İran Kürdistan Demokrat Partisi (KDP-İ) Erbil Temsilcisi Mihemed Salih Qadiri ise İran'ın Viyana'da nükleer anlaşma müzakerelerinin sürdürüldüğü bir dönemde Zarif'in Erbil ziyaretini çok dikkat çekici bulduğunu söyledi.
Zarif'in IKB'li yetkililerle yaptığı görüşmede Erbil'e düzenlenen saldırılardan üzüntü duyduğunu söylediğini hatırlatan Qadiri, "Hem Erbil Uluslararası Havaalanı hem Bağdat'taki ABD Büyükelçiliği hem de askeri üslere düzenlenen saldırıların İran'a bağlı gruplar tarafından yapıldığını herkesçe malumdur" dedi.
"İran hem diplomaside hem saha da etkinlik sağlama peşinde"

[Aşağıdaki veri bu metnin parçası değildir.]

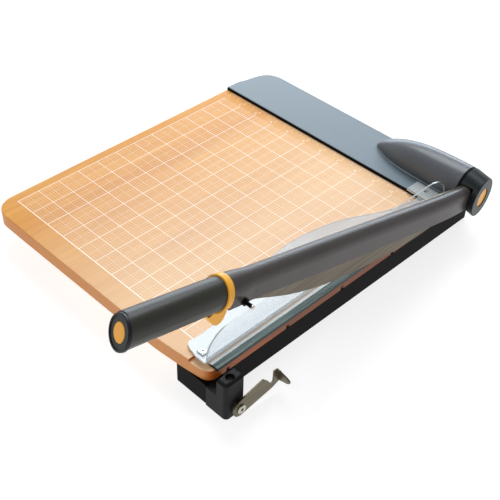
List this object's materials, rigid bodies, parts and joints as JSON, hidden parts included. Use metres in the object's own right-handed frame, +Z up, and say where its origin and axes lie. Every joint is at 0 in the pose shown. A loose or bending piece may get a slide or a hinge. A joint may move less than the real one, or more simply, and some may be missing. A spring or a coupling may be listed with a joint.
{
  "type": "guillotine paper cutter",
  "caption": "Guillotine paper cutter: wooden board with a printed inch grid, backstop bar, clear finger guard and a hinged blade arm with a round handle and a folding latch.",
  "frame": {"origin": "on the table, under the middle of the whole footprint (board, raised handle and thumb tab)", "axes": "+X across the board towards the cutting edge, +Y from the handle end to the hinge end, +Z up"},
  "size_m": [0.36, 0.4884, 0.1798],
  "materials": {
    "board_wood": "clear satin lacquer over light hardwood veneer",
    "bar_paint": "satin blue-grey paint",
    "black_trim": "matte",
    "pod_plastic": "satin-gloss smoke grey",
    "plain_steel": "plain machined",
    "screw_steel": "zinc plated",
    "bed_steel": "ground",
    "clear_plastic": "clear moulded",
    "rail_black": "satin black paint",
    "pad_rubber": "plain",
    "block_plastic": "fine texture",
    "latch_plated": "bright nickel plate",
    "beam_paint": "satin dark warm grey paint",
    "bush_bronze": "plain bronze",
    "cap_plastic": "satin",
    "orange_plastic": "satin",
    "blade_coated": "titanium coloured coating",
    "tang_aluminium": "plain tube",
    "grip_plastic": "soft satin",
    "latch_steel": "olive passivated sheet steel"
  },
  "bodies": {
    "base": {"base_board": "board_wood", "backstop_bar": "bar_paint", "backstop_fence": "black_trim", "hinge_pod": "pod_plastic", "hinge_bracket": "plain_steel", "pivot_bolt": "plain_steel", "spring_washers": "plain_steel", "pivot_nut": "plain_steel", "thrust_spring": "plain_steel", "bracket_screws": "screw_steel", "bed_blade": "bed_steel", "bed_blade_screws": "screw_steel", "bar_screws": "screw_steel", "finger_guard": "clear_plastic", "guard_screws": "screw_steel", "side_rail": "rail_black", "rail_screws": "screw_steel", "left_feet": "rail_black", "foot_screws": "screw_steel", "foot_pads": "pad_rubber", "latch_block": "block_plastic", "stop_plug": "pad_rubber", "block_pins": "screw_steel", "latch_rivet": "latch_plated", "latch_washer": "latch_plated"},
    "arm": {"arm_beam": "beam_paint", "pivot_bush": "bush_bronze", "hub_cap": "cap_plastic", "hub_badge": "orange_plastic", "blade": "blade_coated", "blade_screws": "screw_steel", "handle_tang": "tang_aluminium", "finger_ring": "orange_plastic", "handle_grip": "grip_plastic", "end_cap": "cap_plastic", "end_insert": "orange_plastic", "lock_stud": "black_trim", "stud_tip": "latch_plated"},
    "latch": {"latch_bar": "latch_steel"}
  },
  "joints": [
    {"name": "arm_hinge", "type": "hinge", "parent": "base", "child": "arm", "pos_m": [0.143, 0.22069, 0.0544], "axis": [-1, 0, 0], "range_deg": [-13.75, 46]},
    {"name": "latch_hinge", "type": "hinge", "parent": "base", "child": "latch", "pos_m": [0.1651, -0.13001, 0.01], "axis": [1, 0, 0], "range_deg": [-8, 86.1]}
  ]
}
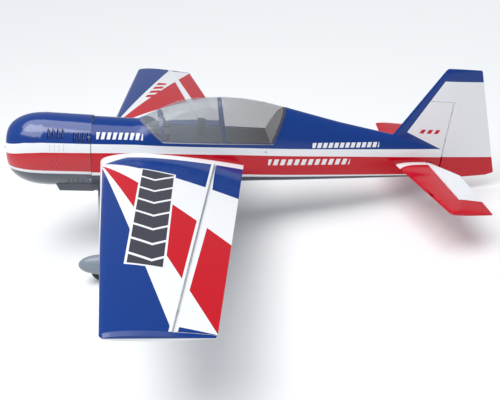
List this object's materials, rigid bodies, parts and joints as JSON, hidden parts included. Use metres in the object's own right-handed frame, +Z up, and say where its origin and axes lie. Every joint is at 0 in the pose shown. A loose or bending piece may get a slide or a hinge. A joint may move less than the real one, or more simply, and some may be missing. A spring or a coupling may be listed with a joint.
{
  "type": "radio-controlled aerobatic monoplane",
  "caption": "Radio-controlled aerobatic monoplane, taildragger, with hinged control surfaces worked by servo arms and pushrods, turning wheels and a lift-off canopy hatch.",
  "frame": {"origin": "on the ground under the middle of the parked model's bounding box", "axes": "+X towards the tail, +Y to starboard, +Z up; parked tail-down on its three wheels"},
  "size_m": [1.5978, 1.802, 0.4656],
  "materials": {
    "film_blue": "iron-on covering film, glossy",
    "film_white": "iron-on covering film, glossy",
    "film_red": "iron-on covering film, glossy",
    "cowl_paint": "painted glass-fibre, glossy",
    "grey_paint": "satin grey paint",
    "canopy_glass": "clear moulded canopy",
    "cockpit_grey": "matt",
    "rubber": "matt",
    "white_nylon": "moulded nylon",
    "steel": "bright",
    "cast_alloy": "bead-blasted",
    "plywood": "bare plywood",
    "black_plastic": "moulded",
    "tank_plastic": "translucent"
  },
  "bodies": {
    "airframe": {"fuselage": "film_blue", "fuselage_formers": "plywood", "cowl": "cowl_paint", "screws": "steel", "engine_box": "plywood", "engine_standoffs": "cast_alloy", "crankcase": "cast_alloy", "cylinder": "cast_alloy", "spark_plug": "steel", "muffler": "cast_alloy", "carburettor": "cast_alloy", "fuel_tank": "tank_plastic", "battery": "black_plastic", "receiver": "black_plastic", "left_wing": "film_blue", "right_wing": "film_blue", "wing_ribs": "plywood", "wing_tube": "cast_alloy", "wing_bolts": "white_nylon", "stabilizer": "film_red", "fin": "film_white", "surface_hinges": "white_nylon", "left_aileron_servo": "black_plastic", "right_aileron_servo": "black_plastic", "elevator_servo": "black_plastic", "rudder_servo": "black_plastic", "main_gear": "grey_paint", "axles": "steel", "left_wheel_fairing": "grey_paint", "right_wheel_fairing": "grey_paint", "tail_gear_bracket": "steel"},
    "left_aileron": {"left_aileron": "film_blue", "left_aileron_horn": "white_nylon"},
    "right_aileron": {"right_aileron": "film_blue", "right_aileron_horn": "white_nylon"},
    "elevator": {"left_elevator": "film_white", "right_elevator": "film_white", "elevator_joiner": "steel", "elevator_horn": "white_nylon"},
    "rudder": {"rudder": "film_white", "rudder_horn": "white_nylon"},
    "left_aileron_arm": {"left_aileron_arm": "white_nylon"},
    "left_aileron_pushrod": {"left_aileron_pushrod": "steel"},
    "right_aileron_arm": {"right_aileron_arm": "white_nylon"},
    "right_aileron_pushrod": {"right_aileron_pushrod": "steel"},
    "elevator_arm": {"elevator_arm": "white_nylon"},
    "elevator_pushrod": {"elevator_pushrod": "steel"},
    "rudder_arm": {"rudder_arm": "white_nylon"},
    "rudder_pushrod": {"rudder_pushrod": "steel"},
    "tail_fork": {"tail_fork": "steel"},
    "tail_wheel": {"tail_tyre": "rubber", "tail_wheel_hub": "white_nylon"},
    "left_wheel": {"left_tyre": "rubber", "left_wheel_hub": "white_nylon"},
    "right_wheel": {"right_tyre": "rubber", "right_wheel_hub": "white_nylon"},
    "propeller_shaft": {"propeller_hub": "steel"},
    "canopy": {"canopy_glass": "canopy_glass", "canopy_frame": "film_blue", "cockpit_floor": "cockpit_grey"}
  },
  "joints": [
    {"name": "left_aileron_hinge", "type": "hinge", "parent": "airframe", "child": "left_aileron", "pos_m": [-0.23235, -0.5, 0.27321], "axis": [-0.1649, -0.9857, 0.0342], "range_deg": [-22, 22]},
    {"name": "left_aileron_arm_turn", "type": "hinge", "parent": "airframe", "child": "left_aileron_arm", "pos_m": [-0.30625, -0.48742, 0.27966], "axis": [-0.1649, -0.9857, 0.0342], "range_deg": [-22, 22]},
    {"name": "left_aileron_pushrod_pivot", "type": "hinge", "parent": "left_aileron_arm", "child": "left_aileron_pushrod", "pos_m": [-0.31028, -0.48756, 0.256], "axis": [-0.1649, -0.9857, 0.0342], "range_deg": [-22, 22]},
    {"name": "right_aileron_hinge", "type": "hinge", "parent": "airframe", "child": "right_aileron", "pos_m": [-0.23235, 0.5, 0.27321], "axis": [0.1649, -0.9857, -0.0342], "range_deg": [-22, 22]},
    {"name": "right_aileron_arm_turn", "type": "hinge", "parent": "airframe", "child": "right_aileron_arm", "pos_m": [-0.30625, 0.48742, 0.27966], "axis": [0.1649, -0.9857, -0.0342], "range_deg": [-22, 22]},
    {"name": "right_aileron_pushrod_pivot", "type": "hinge", "parent": "right_aileron_arm", "child": "right_aileron_pushrod", "pos_m": [-0.31028, 0.48756, 0.256], "axis": [0.1649, -0.9857, -0.0342], "range_deg": [-22, 22]},
    {"name": "elevator_hinge", "type": "hinge", "parent": "airframe", "child": "elevator", "pos_m": [0.5478, 0, 0.13117], "axis": [0, -1, 0], "range_deg": [-25, 25]},
    {"name": "elevator_arm_turn", "type": "hinge", "parent": "airframe", "child": "elevator_arm", "pos_m": [0.32104, 0.05, 0.16962], "axis": [0, -1, 0], "range_deg": [-25, 25]},
    {"name": "elevator_pushrod_pivot", "type": "hinge", "parent": "elevator_arm", "child": "elevator_pushrod", "pos_m": [0.31702, 0.05, 0.14596], "axis": [0, -1, 0], "range_deg": [-25, 25]},
    {"name": "rudder_hinge", "type": "hinge", "parent": "airframe", "child": "rudder", "pos_m": [0.60239, 0, 0.13611], "axis": [0.1672, 0, 0.9859], "range_deg": [-28, 28]},
    {"name": "rudder_arm_turn", "type": "hinge", "parent": "airframe", "child": "rudder_arm", "pos_m": [0.3837, 0.014, 0.12045], "axis": [0.1672, 0, 0.9859], "range_deg": [-28, 28]},
    {"name": "rudder_pushrod_pivot", "type": "hinge", "parent": "rudder_arm", "child": "rudder_pushrod", "pos_m": [0.3837, 0.038, 0.12045], "axis": [0.1672, 0, 0.9859], "range_deg": [-28, 28]},
    {"name": "tail_wheel_steering", "type": "hinge", "parent": "airframe", "child": "tail_fork", "pos_m": [0.68596, 0, 0.03674], "axis": [0.1672, 0, 0.9859], "range_deg": [-28, 28]},
    {"name": "tail_wheel_axle", "type": "hinge", "parent": "tail_fork", "child": "tail_wheel", "pos_m": [0.69461, 0, 0.016], "axis": [0, 1, 0], "continuous": true},
    {"name": "left_wheel_axle", "type": "hinge", "parent": "airframe", "child": "left_wheel", "pos_m": [-0.5324, -0.255, 0.0415], "axis": [0, 1, 0], "continuous": true},
    {"name": "right_wheel_axle", "type": "hinge", "parent": "airframe", "child": "right_wheel", "pos_m": [-0.5324, 0.255, 0.0415], "axis": [0, 1, 0], "continuous": true},
    {"name": "propeller_shaft_turn", "type": "hinge", "parent": "airframe", "child": "propeller_shaft", "pos_m": [-0.771, 0, 0.369], "axis": [-0.9859, 0, 0.1672], "continuous": true},
    {"name": "canopy_lift", "type": "slide", "parent": "airframe", "child": "canopy", "axis": [0.1672, 0, 0.9859], "range_m": [0, 0.09]}
  ],
  "couplings": [
    {"joint": "right_aileron_hinge", "follows": "left_aileron_hinge", "ratio": -1},
    {"joint": "left_aileron_arm_turn", "follows": "left_aileron_hinge", "ratio": 1},
    {"joint": "left_aileron_pushrod_pivot", "follows": "left_aileron_hinge", "ratio": -1},
    {"joint": "right_aileron_arm_turn", "follows": "left_aileron_hinge", "ratio": -1},
    {"joint": "right_aileron_pushrod_pivot", "follows": "left_aileron_hinge", "ratio": 1},
    {"joint": "elevator_arm_turn", "follows": "elevator_hinge", "ratio": 1},
    {"joint": "elevator_pushrod_pivot", "follows": "elevator_hinge", "ratio": -1},
    {"joint": "rudder_arm_turn", "follows": "rudder_hinge", "ratio": 1},
    {"joint": "rudder_pushrod_pivot", "follows": "rudder_hinge", "ratio": -1},
    {"joint": "tail_wheel_steering", "follows": "rudder_hinge", "ratio": 1}
  ]
}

Verdiği sözü yerine getirmeyen İran rejiminin uluslararası hiçbir norm ve hukuku tanımadığını savunan Qadiri, Zarif'in açıklamalarına itibar edilmemesi gerektiğini belirterek şunları ifade etti:
Zarif'in sözlerinin hiçbir kıymeti harbiyesi yoktur. Ona itibar edilmemeli. Geçen günlerde sızdırılan kasetlerde de bunu gördük.
Irak, Suriye, Lübnan ve Yemen gibi ülkelerdeki radikal terörist milislerin Devrim Muhafızları ve Kudüs Gücü tarafından finanse, sevk ve idare edildiğine bir kez daha şahit oldu.
Ne hükümetin ne de Dışişleri Bakanı Zarif'in hiçbir gücü ve etkinliği yok. Tüm güç ‘Velayet-i fakih' dedikleri Ali Hamaney'in elindedir.
Tahran'ın hem Viyana hem de Ortadoğu'daki ikili görüşmelerde ilerleme sağlamak için kendisine bağlı silahlı grupların bir süre sessiz kalmasını istediğini ileri süren Qadiri, sözlerini şöyle tamamladı:
İran hem diplomaside hem saha da etkinlik sağlama peşinde. Kendi içinde siyasi ekonomik ve toplumsal sorunlar yaşayan İran eskisi gibi silahlı militarist grupları finanse edemiyor. Çünkü bunların tekrardan etkinleştirilmesi sürdürülen diplomatik ziyaretlere bağlı. Onları her zaman elinin altında gerekli gördüğünde devreye sokmak için hazır bekletiyor. Ancak İran görüşmelerde ilerleme sağlamak için militarist gruplara sessiz kalmasını istedi. Dolayısıyla Viyana, Ortadoğu görüşmeleri, silahlı militarist güçlerin varlığı, Irak ve Zarif'in Erbil ziyareti birbirinden bağımsız değildir.